TASK DESCRIPTION: Track down each line that has the word "this" and copy it.

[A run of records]
———
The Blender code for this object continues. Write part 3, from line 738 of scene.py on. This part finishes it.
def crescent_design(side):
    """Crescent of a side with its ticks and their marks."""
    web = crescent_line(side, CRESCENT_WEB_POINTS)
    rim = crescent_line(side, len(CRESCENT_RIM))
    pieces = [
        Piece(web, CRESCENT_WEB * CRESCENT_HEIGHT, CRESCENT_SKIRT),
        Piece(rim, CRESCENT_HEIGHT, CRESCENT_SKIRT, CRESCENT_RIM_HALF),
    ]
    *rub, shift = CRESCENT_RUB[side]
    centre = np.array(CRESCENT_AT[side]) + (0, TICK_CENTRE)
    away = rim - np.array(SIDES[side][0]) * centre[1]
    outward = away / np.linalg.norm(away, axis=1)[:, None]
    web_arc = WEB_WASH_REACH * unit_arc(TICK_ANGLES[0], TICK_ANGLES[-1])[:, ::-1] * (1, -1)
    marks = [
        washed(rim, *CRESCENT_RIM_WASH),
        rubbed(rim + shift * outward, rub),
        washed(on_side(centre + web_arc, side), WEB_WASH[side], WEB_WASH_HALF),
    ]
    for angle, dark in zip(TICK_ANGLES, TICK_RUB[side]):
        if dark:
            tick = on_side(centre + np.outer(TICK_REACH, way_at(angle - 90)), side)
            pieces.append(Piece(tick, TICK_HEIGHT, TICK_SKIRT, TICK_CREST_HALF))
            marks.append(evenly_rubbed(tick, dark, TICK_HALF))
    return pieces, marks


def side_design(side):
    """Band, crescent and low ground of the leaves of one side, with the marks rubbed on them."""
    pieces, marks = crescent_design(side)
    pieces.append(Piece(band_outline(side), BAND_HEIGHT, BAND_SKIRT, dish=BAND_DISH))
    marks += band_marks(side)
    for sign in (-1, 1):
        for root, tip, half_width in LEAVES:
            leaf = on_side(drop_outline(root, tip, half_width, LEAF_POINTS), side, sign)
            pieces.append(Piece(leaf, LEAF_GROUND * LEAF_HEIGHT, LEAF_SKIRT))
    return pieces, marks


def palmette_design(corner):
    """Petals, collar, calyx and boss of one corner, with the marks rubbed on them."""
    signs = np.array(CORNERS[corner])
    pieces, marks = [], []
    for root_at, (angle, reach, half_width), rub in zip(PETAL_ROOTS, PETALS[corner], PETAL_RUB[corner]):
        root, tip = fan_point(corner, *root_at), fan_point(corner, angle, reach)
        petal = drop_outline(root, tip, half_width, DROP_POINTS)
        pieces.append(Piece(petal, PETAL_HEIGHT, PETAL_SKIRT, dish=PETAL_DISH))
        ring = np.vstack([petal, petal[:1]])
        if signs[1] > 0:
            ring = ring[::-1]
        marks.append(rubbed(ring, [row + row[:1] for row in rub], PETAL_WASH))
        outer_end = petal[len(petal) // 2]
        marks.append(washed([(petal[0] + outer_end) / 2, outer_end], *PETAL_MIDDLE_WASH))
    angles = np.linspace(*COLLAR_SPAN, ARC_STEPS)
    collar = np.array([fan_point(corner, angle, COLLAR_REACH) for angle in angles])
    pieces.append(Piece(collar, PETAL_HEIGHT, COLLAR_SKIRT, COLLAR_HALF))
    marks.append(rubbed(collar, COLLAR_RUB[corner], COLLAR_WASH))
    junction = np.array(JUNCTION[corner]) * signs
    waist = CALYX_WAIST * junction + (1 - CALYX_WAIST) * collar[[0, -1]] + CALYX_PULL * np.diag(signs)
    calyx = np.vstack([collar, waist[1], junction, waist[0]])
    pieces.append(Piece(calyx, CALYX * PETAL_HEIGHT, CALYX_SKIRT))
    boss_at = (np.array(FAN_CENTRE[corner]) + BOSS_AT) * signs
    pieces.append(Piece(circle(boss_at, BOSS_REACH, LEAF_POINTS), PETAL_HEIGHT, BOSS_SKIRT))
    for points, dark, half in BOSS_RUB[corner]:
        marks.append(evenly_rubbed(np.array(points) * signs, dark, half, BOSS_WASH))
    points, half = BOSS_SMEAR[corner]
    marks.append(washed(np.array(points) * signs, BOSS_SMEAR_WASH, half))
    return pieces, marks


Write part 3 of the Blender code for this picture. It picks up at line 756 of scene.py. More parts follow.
———
TASK RESULT:
The Blender code for this object continues. Write part 3, from line 738 of scene.py on. This part finishes it.
Write part 3 of the Blender code for this picture. It picks up at line 756 of scene.py. More parts follow.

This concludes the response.